Rethinking Employee Engagement – Make Your Leadership Accountable

All of your engagement efforts are for nothing if your top leaders aren’t on board with your strategy. Strong leadership has a two-fold value in maintaining excellent employee engagement.

Leaders must be on board with management’s decision to make employee engagement a top business priority. However, many HR leaders find it challenging to demonstrate the value of engagement to management.

The solution to catching the attention of company management is to focus on the ROI of engagement strategies. You need to demonstrate all of the benefits involved with investing in engagement strategies, showing how it affects the bottom line of the company.

Does Your Organization Have the Right Leaders?

A leader’s most important task is taking care of the company’s people. You need to incorporate that same sense of service into your company’s culture to be successful in lifting engagement. Effective leaders have personality traits and behaviors that bring out the best in employees.

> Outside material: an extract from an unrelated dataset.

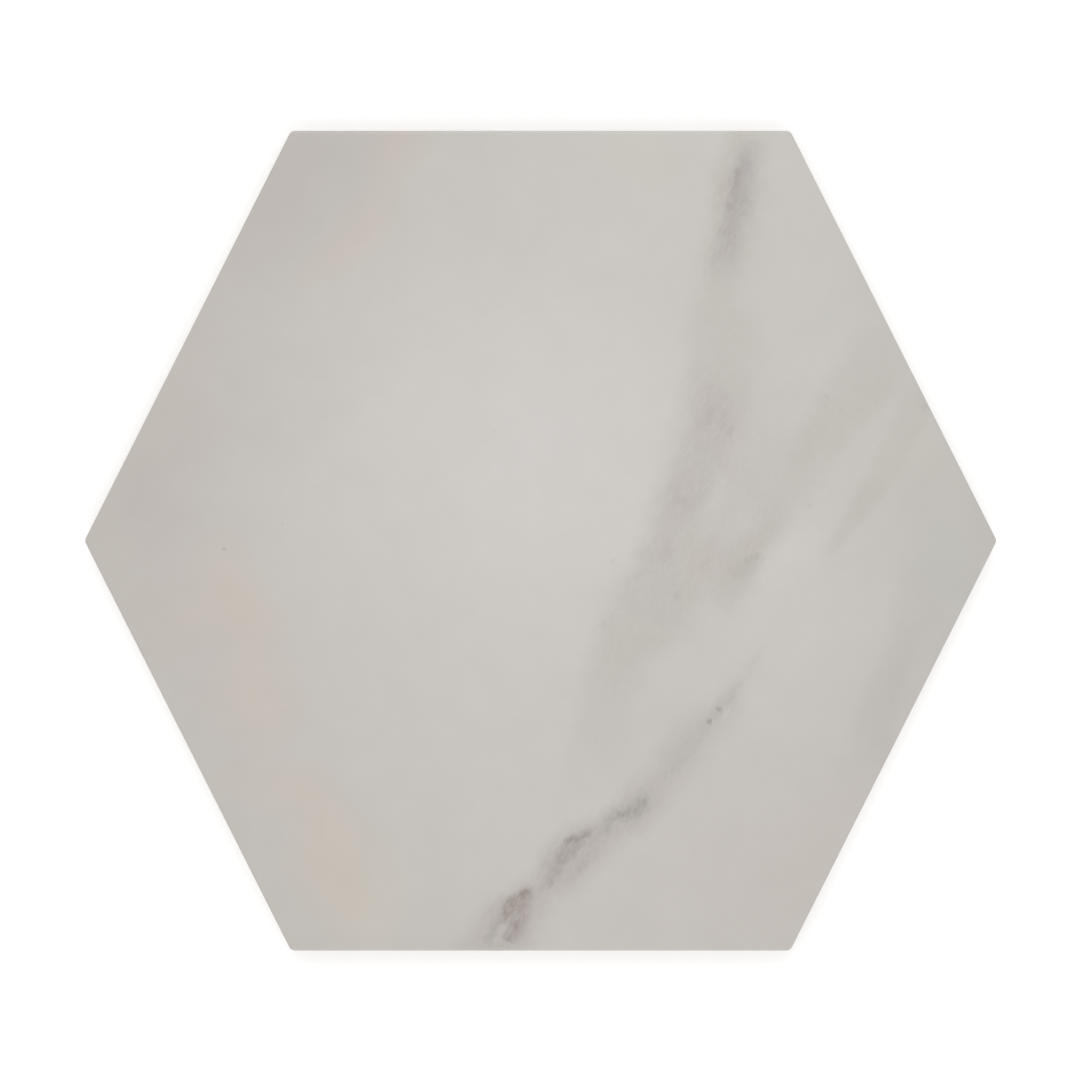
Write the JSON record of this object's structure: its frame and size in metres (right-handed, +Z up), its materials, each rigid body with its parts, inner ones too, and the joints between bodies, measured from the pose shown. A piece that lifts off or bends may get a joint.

It’s important to note that leadership has no bearing on tenure at the company. How long a manager has been with the company has no bearing on their effectiveness in a leadership role.

Companies need to start investing in leadership development as much as they are investing in other areas of the employee experience. When managers don’t have the tools they need to lead correctly, it trickles down to affect the entire team.

Closing the leadership gaps is about equipping managers with the tools, technology, and training they need to enhance the workplace, allowing them to spend more time on motivating and inspiring employees to perform.

Strategies to Strengthen Company Leadership

There are two strategies that you can use to strengthen the leadership in your organization, helping your managers level-up to their commitments

Create a Continuous Feedback Loop

Research on employee-manager relationships shows that communications are the key area that employees feel managers need to work on improving. Managers need to work out a regular schedule for face-to-face meetings with employees in private.

These informal meetings help to strengthen the manager-employee relationship by building trust and rapport between the parties. Managers need to listen to employees’ concerns in these meetings and map out a plan to address these concerns.

Implementing a plan to resolve any issues before the date of the next meeting will help to spur employee engagement with problem-solving.

Implement the Leadership Effectiveness Index

Leaders need to hold themselves accountable for the employee experience by measuring engagement. You can ask your employees a series of questions to get feedback on your progress of becoming a more effective leader in your organization.

The questionnaire should help managers understand employee satisfaction levels and where management needs to improve. These questions need to fall into your regular face-to-face employee meetings, providing you with a guide to measuring your performance of lifting employee engagement levels.

When starting your leadership effectiveness index, it’s critical to remember to create a baseline. By establishing a baseline, you can measure the trend moving forward. By using the benchmark as a measurement, managers can identify potential disengagement triggers, as well as any existing leadership challenges.